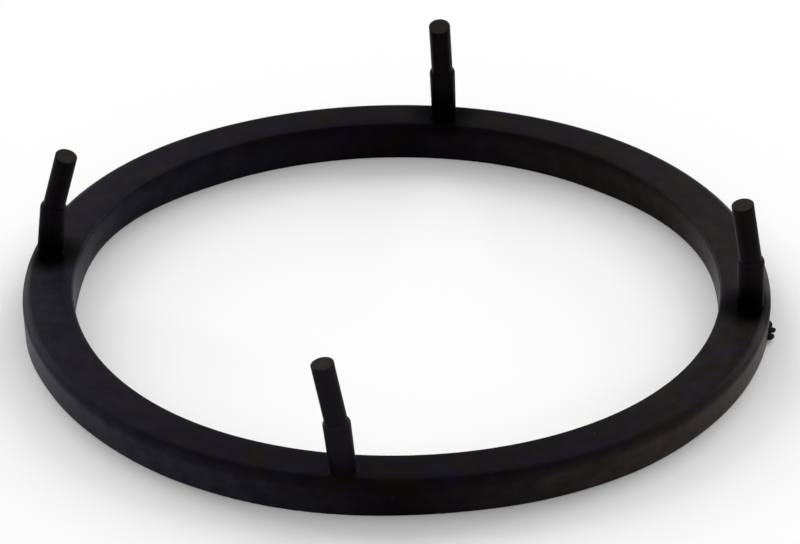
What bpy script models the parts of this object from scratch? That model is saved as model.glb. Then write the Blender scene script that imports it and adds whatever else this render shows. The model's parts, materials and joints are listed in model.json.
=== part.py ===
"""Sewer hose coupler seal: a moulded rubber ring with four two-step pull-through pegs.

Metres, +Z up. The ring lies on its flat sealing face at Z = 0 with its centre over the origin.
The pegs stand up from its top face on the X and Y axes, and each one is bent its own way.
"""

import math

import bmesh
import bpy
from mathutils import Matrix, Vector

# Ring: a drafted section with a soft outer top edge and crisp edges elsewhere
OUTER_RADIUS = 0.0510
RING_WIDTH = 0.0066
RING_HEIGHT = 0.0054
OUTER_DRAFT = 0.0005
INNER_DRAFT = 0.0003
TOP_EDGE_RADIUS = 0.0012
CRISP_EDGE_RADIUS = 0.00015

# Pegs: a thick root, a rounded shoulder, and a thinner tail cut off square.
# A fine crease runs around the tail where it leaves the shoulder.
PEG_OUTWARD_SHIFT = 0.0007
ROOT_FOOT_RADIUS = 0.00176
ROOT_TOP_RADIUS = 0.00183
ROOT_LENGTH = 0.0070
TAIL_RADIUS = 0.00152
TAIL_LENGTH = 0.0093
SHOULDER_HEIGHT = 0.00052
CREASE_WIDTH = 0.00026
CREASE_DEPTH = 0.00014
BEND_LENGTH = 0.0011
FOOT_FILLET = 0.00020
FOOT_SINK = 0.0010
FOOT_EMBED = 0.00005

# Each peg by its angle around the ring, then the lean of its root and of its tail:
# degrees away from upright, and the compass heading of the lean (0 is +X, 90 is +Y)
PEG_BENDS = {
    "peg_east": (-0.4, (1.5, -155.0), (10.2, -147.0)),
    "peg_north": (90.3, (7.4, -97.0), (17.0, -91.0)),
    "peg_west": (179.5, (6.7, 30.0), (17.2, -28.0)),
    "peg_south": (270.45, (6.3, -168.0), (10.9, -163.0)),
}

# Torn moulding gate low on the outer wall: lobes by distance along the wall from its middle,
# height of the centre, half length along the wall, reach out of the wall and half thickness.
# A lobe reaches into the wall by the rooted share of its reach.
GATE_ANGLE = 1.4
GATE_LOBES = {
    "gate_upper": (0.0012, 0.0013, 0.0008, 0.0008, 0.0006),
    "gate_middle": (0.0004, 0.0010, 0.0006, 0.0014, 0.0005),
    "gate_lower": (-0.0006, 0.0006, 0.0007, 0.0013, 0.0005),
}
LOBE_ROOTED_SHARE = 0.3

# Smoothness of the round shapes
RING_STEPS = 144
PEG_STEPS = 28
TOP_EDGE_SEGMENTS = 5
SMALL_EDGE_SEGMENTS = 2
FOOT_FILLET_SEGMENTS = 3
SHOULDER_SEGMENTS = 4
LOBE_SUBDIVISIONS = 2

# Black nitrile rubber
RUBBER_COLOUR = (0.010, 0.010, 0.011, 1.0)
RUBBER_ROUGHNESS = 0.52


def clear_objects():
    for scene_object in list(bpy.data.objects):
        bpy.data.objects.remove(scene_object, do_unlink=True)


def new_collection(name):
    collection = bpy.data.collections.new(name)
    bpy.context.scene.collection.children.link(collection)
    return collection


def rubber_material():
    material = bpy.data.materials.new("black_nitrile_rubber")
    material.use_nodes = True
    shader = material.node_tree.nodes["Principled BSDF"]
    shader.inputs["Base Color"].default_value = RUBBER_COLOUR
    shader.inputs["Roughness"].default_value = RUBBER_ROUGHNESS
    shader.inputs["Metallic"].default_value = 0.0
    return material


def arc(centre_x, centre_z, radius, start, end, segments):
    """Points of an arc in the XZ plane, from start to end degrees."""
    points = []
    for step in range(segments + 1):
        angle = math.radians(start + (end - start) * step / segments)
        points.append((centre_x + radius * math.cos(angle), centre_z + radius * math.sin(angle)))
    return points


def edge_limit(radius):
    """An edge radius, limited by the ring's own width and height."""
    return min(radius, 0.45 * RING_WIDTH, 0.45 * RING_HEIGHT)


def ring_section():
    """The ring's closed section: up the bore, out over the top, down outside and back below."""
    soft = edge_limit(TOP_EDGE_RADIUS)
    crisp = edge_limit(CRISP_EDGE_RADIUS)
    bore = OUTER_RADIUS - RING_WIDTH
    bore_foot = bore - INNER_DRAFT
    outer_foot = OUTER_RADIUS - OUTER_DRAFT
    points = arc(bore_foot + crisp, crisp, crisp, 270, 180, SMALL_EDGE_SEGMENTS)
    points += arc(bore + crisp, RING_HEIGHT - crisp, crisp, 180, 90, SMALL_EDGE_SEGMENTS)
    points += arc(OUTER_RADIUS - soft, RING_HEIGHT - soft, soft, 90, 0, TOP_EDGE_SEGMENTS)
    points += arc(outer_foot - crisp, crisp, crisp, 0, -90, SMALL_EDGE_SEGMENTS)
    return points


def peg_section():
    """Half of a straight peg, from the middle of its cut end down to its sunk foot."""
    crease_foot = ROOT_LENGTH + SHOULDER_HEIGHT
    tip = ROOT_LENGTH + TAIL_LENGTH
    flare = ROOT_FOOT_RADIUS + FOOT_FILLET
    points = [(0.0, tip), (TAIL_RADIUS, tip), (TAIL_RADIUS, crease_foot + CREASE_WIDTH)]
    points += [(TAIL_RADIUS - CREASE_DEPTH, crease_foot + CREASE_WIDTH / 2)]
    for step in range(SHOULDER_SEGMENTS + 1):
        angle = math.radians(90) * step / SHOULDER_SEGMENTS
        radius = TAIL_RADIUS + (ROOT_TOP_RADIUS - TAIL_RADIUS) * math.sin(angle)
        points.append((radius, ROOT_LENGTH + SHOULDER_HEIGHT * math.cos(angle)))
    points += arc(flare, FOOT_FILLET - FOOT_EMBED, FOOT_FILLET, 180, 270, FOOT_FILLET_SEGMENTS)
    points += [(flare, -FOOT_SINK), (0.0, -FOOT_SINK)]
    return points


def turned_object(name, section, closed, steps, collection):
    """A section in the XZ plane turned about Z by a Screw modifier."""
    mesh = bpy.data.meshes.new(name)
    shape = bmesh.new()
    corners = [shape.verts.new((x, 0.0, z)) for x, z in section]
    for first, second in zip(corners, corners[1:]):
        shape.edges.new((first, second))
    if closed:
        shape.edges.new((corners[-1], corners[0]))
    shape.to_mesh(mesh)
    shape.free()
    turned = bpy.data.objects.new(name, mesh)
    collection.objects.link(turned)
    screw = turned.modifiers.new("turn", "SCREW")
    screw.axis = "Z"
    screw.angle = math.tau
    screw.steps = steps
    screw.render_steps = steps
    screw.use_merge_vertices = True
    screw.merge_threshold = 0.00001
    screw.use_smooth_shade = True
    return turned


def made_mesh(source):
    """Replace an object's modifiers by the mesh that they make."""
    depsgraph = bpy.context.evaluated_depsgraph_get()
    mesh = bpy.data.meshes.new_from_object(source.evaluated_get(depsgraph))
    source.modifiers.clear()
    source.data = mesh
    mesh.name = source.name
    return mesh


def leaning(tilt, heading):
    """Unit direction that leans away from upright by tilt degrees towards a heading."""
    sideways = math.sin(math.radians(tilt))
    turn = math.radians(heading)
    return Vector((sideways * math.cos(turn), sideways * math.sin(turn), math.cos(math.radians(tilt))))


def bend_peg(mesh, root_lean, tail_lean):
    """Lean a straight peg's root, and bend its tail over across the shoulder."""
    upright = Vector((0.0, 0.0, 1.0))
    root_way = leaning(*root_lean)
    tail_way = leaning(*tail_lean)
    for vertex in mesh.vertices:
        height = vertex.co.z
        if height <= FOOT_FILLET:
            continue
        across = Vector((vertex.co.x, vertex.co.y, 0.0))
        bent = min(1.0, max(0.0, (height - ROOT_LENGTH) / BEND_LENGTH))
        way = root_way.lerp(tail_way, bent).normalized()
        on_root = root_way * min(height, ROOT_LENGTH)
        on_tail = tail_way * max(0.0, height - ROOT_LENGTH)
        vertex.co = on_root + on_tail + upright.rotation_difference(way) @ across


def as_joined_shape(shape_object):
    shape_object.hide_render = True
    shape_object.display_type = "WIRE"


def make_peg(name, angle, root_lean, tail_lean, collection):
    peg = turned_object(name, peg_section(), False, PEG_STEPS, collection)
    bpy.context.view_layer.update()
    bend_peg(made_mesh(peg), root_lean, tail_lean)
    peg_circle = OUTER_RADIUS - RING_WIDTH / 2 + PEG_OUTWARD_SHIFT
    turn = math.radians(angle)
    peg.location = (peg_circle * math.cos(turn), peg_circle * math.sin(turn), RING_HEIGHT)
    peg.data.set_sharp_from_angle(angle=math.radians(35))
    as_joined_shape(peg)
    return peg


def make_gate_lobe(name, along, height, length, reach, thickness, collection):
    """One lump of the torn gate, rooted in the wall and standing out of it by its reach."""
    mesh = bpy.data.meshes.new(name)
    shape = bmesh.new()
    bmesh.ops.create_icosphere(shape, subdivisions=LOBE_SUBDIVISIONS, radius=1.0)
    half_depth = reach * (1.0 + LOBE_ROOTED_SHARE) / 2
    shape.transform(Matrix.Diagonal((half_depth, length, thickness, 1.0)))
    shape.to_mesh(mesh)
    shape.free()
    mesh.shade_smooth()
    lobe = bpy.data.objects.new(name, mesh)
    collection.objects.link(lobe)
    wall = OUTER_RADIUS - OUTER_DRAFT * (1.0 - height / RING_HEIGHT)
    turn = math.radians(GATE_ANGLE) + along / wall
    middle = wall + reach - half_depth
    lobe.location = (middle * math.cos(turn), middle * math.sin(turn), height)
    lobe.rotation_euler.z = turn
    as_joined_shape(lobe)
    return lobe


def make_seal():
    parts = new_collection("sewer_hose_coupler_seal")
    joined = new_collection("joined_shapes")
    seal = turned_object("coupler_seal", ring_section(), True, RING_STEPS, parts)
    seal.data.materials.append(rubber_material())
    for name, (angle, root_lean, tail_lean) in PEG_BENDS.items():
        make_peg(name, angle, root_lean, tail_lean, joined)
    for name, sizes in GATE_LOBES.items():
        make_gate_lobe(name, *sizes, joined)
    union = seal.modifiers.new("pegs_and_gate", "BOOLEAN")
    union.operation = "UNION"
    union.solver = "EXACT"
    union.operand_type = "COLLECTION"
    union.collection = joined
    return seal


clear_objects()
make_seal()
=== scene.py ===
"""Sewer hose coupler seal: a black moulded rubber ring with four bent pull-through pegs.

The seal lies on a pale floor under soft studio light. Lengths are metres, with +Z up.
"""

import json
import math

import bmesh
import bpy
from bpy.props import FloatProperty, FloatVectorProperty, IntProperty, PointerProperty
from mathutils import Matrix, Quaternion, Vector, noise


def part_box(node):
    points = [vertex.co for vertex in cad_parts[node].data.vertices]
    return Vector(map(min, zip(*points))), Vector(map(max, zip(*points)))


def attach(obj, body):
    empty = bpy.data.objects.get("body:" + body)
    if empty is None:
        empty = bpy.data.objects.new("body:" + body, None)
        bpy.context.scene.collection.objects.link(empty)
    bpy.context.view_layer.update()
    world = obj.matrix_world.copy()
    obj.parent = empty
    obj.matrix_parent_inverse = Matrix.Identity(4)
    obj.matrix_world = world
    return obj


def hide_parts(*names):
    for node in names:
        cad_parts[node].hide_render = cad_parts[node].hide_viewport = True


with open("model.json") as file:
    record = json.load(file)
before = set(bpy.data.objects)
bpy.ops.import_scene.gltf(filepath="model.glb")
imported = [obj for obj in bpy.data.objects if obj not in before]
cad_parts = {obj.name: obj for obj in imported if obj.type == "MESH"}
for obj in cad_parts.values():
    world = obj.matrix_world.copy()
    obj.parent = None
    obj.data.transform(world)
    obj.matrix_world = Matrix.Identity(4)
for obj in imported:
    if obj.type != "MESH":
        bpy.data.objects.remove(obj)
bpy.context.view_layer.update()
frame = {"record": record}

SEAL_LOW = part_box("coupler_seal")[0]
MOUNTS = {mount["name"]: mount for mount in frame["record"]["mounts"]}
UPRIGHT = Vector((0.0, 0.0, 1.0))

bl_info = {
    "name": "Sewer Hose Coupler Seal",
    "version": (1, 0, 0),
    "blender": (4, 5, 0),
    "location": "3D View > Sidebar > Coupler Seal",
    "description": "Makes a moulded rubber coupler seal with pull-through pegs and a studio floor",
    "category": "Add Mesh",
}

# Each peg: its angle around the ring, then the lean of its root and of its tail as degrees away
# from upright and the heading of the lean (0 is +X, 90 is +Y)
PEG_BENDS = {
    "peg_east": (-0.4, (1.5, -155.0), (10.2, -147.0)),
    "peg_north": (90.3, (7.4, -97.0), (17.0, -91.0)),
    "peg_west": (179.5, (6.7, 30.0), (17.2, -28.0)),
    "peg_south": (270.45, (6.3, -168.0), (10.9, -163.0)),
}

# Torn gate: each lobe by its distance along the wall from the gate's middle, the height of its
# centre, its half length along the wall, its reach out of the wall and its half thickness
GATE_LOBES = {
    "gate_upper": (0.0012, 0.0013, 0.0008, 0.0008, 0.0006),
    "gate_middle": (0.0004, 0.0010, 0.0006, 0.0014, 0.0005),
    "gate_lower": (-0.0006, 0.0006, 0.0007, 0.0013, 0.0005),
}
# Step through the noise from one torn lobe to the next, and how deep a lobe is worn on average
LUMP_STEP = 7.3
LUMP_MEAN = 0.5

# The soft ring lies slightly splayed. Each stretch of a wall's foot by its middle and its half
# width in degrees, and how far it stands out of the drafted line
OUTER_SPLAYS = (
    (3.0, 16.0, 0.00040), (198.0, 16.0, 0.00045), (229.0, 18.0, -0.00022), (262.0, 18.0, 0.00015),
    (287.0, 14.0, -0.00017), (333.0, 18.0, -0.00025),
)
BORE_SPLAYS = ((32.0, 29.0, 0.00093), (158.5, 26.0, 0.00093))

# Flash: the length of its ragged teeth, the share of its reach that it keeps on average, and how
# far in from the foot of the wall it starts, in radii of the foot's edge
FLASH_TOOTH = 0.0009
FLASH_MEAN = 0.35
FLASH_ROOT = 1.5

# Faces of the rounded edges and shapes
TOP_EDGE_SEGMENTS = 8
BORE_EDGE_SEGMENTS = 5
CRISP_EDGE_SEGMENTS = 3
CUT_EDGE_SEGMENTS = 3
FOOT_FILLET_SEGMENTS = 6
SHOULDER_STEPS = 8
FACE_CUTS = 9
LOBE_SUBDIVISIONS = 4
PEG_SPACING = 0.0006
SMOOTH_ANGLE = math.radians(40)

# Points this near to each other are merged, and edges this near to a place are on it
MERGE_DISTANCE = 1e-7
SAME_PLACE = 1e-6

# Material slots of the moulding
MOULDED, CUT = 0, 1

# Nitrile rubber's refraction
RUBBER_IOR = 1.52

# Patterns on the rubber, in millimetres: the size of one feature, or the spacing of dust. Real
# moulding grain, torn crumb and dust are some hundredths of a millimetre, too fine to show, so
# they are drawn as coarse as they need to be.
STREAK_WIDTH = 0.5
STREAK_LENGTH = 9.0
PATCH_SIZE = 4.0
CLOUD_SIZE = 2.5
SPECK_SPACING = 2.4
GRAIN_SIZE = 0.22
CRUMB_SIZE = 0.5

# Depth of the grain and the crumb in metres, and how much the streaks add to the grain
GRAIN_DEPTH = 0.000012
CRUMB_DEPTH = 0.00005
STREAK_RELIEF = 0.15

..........

Your objective
Write out each line exactly as it appears, from the line with "for name, (angle, root_lean, tail_lean)" up to and including the line with "from mathutils import Matrix, Quaternion, Vector, noise".

Reply to the exercise
    for name, (angle, root_lean, tail_lean) in PEG_BENDS.items():
        make_peg(name, angle, root_lean, tail_lean, joined)
    for name, sizes in GATE_LOBES.items():
        make_gate_lobe(name, *sizes, joined)
    union = seal.modifiers.new("pegs_and_gate", "BOOLEAN")
    union.operation = "UNION"
    union.solver = "EXACT"
    union.operand_type = "COLLECTION"
    union.collection = joined
    return seal


clear_objects()
make_seal()
=== scene.py ===
"""Sewer hose coupler seal: a black moulded rubber ring with four bent pull-through pegs.

The seal lies on a pale floor under soft studio light. Lengths are metres, with +Z up.
"""

import json
import math

import bmesh
import bpy
from bpy.props import FloatProperty, FloatVectorProperty, IntProperty, PointerProperty
from mathutils import Matrix, Quaternion, Vector, noise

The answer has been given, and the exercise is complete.